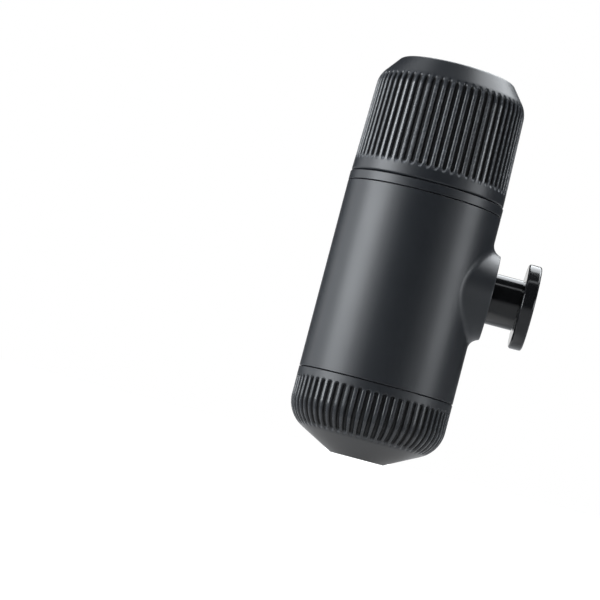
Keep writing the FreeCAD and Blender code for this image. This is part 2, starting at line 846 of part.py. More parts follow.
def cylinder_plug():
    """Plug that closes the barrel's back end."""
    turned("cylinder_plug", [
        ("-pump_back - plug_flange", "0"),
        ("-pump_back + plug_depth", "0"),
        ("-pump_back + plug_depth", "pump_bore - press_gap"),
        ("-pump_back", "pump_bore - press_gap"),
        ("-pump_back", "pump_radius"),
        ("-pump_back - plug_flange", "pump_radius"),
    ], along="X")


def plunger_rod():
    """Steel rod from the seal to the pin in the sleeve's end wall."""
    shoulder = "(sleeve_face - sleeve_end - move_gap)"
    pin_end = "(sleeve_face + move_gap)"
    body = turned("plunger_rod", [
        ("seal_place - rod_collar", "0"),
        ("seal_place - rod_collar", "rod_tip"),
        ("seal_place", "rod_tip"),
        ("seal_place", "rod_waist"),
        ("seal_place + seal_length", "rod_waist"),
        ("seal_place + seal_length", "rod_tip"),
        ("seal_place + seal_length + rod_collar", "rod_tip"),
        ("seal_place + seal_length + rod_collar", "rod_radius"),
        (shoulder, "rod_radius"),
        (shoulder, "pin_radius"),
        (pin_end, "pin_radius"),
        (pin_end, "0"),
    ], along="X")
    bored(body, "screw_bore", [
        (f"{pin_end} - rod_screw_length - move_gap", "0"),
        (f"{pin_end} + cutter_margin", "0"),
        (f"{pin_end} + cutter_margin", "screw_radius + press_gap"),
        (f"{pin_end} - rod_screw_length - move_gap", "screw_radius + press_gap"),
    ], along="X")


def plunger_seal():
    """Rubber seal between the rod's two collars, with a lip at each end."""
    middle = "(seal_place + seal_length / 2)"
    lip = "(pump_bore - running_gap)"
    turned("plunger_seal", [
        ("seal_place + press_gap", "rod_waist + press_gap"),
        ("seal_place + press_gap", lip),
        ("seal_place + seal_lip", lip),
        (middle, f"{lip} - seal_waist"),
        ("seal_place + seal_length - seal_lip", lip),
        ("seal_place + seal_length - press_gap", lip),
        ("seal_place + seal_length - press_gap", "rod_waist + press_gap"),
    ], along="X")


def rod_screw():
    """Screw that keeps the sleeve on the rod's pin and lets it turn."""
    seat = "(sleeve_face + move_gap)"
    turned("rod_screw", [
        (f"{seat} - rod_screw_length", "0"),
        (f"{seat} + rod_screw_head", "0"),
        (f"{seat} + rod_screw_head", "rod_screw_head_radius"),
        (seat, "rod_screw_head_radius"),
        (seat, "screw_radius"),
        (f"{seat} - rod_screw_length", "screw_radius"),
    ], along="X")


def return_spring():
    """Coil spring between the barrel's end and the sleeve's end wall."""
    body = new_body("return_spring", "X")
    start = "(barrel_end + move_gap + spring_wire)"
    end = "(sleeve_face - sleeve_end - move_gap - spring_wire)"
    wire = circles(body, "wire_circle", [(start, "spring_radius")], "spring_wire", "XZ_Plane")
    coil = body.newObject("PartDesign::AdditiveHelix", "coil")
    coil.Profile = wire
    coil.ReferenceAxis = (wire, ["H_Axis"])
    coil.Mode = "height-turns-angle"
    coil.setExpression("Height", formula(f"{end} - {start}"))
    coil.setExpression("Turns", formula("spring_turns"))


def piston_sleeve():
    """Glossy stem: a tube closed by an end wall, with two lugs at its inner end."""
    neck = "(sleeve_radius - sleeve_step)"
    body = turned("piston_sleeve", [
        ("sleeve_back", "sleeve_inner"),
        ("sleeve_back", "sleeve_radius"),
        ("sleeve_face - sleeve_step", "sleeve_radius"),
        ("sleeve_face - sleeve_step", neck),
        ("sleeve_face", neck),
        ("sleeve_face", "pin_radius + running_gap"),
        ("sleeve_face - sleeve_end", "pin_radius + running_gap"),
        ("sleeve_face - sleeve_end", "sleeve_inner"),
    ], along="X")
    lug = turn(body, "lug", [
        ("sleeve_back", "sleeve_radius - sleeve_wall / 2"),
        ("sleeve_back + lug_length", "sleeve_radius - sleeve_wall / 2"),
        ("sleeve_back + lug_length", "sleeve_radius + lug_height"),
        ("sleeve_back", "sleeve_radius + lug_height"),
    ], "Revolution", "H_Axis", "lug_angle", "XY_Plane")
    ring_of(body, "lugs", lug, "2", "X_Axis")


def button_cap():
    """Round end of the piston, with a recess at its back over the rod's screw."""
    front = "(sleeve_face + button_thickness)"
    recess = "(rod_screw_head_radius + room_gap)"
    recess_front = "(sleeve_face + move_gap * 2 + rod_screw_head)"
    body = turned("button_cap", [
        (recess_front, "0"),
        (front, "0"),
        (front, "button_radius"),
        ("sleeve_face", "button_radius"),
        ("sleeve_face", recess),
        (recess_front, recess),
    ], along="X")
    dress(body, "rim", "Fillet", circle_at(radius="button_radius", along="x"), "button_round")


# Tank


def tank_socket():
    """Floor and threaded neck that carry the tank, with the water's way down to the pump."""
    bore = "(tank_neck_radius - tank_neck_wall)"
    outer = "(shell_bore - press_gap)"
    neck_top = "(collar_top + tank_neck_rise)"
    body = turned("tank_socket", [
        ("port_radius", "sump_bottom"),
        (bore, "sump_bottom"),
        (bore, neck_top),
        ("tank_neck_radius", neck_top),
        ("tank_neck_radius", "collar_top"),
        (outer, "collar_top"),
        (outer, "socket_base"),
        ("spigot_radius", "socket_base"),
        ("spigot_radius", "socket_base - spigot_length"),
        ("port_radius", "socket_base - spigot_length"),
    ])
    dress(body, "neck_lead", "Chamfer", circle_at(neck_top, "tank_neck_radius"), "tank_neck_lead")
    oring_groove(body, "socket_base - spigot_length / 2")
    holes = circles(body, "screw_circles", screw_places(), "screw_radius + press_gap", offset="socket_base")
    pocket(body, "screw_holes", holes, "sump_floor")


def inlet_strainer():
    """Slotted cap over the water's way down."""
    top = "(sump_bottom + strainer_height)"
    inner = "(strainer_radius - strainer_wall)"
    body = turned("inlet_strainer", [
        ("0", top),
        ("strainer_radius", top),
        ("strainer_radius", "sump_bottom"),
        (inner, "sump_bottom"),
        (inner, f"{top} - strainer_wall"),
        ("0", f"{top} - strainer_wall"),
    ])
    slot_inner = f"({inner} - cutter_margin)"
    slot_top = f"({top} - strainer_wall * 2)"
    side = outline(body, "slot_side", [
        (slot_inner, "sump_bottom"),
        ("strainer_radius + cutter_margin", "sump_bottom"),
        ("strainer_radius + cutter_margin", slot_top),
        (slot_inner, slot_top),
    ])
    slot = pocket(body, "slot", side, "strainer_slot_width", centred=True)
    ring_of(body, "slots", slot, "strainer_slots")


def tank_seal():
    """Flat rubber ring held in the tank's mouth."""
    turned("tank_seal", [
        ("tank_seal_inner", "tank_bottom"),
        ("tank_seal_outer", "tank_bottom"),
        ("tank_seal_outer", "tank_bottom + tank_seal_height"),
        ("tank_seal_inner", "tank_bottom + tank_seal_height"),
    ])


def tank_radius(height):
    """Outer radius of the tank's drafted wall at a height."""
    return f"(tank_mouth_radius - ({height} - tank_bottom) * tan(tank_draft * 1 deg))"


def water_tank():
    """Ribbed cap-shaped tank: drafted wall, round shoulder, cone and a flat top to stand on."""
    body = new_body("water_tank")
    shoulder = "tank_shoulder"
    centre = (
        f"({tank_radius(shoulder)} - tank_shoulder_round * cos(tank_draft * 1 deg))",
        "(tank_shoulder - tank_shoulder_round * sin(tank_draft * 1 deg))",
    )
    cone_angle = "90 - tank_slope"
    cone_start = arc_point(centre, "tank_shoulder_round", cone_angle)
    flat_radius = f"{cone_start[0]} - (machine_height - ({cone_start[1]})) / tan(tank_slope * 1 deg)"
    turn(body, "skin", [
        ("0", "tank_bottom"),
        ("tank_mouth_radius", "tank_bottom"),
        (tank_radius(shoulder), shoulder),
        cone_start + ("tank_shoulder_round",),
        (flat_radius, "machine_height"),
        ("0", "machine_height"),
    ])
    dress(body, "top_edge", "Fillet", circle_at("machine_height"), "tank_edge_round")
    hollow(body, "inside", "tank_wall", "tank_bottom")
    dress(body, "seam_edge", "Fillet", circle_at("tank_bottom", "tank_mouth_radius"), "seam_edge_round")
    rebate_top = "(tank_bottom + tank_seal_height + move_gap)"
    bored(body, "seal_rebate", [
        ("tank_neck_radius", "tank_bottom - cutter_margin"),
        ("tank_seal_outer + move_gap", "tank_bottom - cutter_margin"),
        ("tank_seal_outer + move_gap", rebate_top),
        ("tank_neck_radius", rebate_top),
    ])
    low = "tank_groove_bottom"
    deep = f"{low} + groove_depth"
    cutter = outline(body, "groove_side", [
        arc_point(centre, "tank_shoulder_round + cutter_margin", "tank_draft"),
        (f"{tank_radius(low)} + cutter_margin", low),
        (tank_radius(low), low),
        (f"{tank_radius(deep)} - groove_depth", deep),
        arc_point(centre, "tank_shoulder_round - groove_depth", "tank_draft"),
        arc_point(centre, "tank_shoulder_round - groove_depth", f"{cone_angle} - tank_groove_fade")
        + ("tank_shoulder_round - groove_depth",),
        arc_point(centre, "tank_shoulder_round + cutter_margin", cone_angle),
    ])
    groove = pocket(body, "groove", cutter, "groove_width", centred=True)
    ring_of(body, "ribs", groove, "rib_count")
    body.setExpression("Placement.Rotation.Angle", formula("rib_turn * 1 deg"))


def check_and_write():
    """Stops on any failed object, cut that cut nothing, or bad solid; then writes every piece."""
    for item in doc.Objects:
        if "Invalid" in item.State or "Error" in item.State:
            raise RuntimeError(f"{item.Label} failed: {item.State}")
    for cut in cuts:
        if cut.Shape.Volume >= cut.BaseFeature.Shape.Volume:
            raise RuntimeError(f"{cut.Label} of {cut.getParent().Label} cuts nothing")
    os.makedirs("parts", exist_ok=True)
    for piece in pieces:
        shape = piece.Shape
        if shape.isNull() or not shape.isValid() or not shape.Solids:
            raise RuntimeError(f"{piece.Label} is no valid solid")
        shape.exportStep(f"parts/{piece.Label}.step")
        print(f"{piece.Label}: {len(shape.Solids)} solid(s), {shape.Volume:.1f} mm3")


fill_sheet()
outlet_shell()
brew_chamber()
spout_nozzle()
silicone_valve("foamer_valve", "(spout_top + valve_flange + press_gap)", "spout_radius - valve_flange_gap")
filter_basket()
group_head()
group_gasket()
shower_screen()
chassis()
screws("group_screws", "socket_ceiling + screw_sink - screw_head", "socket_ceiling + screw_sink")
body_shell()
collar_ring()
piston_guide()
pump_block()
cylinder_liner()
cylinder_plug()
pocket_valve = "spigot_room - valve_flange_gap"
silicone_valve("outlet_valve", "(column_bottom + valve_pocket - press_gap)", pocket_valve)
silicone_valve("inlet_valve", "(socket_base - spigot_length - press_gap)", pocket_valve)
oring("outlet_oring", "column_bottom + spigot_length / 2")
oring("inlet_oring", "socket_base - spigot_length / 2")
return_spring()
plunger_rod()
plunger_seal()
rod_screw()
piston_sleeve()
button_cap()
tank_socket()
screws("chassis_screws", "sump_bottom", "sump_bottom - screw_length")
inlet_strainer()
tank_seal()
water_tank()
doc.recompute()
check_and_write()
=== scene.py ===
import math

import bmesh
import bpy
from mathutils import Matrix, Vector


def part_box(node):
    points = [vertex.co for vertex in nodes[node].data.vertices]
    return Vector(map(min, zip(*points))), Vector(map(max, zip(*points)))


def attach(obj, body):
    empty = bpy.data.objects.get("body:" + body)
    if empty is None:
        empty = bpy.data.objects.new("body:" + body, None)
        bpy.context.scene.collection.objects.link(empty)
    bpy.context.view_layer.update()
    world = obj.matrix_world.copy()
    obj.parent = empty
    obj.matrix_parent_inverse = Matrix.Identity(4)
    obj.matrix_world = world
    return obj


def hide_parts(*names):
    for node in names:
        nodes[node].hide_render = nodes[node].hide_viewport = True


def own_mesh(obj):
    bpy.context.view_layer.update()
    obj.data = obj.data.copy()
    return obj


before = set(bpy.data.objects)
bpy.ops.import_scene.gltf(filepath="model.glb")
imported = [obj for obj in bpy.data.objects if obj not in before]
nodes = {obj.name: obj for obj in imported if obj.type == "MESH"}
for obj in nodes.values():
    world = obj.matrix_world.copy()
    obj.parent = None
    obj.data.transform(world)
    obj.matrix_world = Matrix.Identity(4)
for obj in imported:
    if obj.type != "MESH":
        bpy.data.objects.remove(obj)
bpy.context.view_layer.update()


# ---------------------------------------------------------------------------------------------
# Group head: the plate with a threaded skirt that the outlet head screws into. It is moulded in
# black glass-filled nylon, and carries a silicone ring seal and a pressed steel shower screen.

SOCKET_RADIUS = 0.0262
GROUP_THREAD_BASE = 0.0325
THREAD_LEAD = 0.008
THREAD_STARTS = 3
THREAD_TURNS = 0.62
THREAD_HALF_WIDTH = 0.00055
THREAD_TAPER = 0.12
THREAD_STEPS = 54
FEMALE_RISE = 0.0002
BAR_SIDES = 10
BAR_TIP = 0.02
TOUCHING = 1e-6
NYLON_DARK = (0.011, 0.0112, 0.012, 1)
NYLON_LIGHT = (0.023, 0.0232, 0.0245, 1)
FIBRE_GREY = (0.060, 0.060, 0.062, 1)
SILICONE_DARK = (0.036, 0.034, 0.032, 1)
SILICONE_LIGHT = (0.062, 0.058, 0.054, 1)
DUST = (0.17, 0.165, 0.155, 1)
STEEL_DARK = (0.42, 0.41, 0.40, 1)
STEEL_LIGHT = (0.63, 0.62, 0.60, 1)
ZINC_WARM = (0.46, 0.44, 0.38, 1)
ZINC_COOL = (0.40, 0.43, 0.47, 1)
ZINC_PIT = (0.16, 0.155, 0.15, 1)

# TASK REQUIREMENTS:
Taking the lines above, repeat exactly those from the line that contains "fill_sheet()" through the line that contains "obj.parent = None", and both of those lines as well. Include nothing else.

# RESPONSE TO THIS TASK:
fill_sheet()
outlet_shell()
brew_chamber()
spout_nozzle()
silicone_valve("foamer_valve", "(spout_top + valve_flange + press_gap)", "spout_radius - valve_flange_gap")
filter_basket()
group_head()
group_gasket()
shower_screen()
chassis()
screws("group_screws", "socket_ceiling + screw_sink - screw_head", "socket_ceiling + screw_sink")
body_shell()
collar_ring()
piston_guide()
pump_block()
cylinder_liner()
cylinder_plug()
pocket_valve = "spigot_room - valve_flange_gap"
silicone_valve("outlet_valve", "(column_bottom + valve_pocket - press_gap)", pocket_valve)
silicone_valve("inlet_valve", "(socket_base - spigot_length - press_gap)", pocket_valve)
oring("outlet_oring", "column_bottom + spigot_length / 2")
oring("inlet_oring", "socket_base - spigot_length / 2")
return_spring()
plunger_rod()
plunger_seal()
rod_screw()
piston_sleeve()
button_cap()
tank_socket()
screws("chassis_screws", "sump_bottom", "sump_bottom - screw_length")
inlet_strainer()
tank_seal()
water_tank()
doc.recompute()
check_and_write()
=== scene.py ===
import math

import bmesh
import bpy
from mathutils import Matrix, Vector


def part_box(node):
    points = [vertex.co for vertex in nodes[node].data.vertices]
    return Vector(map(min, zip(*points))), Vector(map(max, zip(*points)))


def attach(obj, body):
    empty = bpy.data.objects.get("body:" + body)
    if empty is None:
        empty = bpy.data.objects.new("body:" + body, None)
        bpy.context.scene.collection.objects.link(empty)
    bpy.context.view_layer.update()
    world = obj.matrix_world.copy()
    obj.parent = empty
    obj.matrix_parent_inverse = Matrix.Identity(4)
    obj.matrix_world = world
    return obj


def hide_parts(*names):
    for node in names:
        nodes[node].hide_render = nodes[node].hide_viewport = True


def own_mesh(obj):
    bpy.context.view_layer.update()
    obj.data = obj.data.copy()
    return obj


before = set(bpy.data.objects)
bpy.ops.import_scene.gltf(filepath="model.glb")
imported = [obj for obj in bpy.data.objects if obj not in before]
nodes = {obj.name: obj for obj in imported if obj.type == "MESH"}
for obj in nodes.values():
    world = obj.matrix_world.copy()
    obj.parent = None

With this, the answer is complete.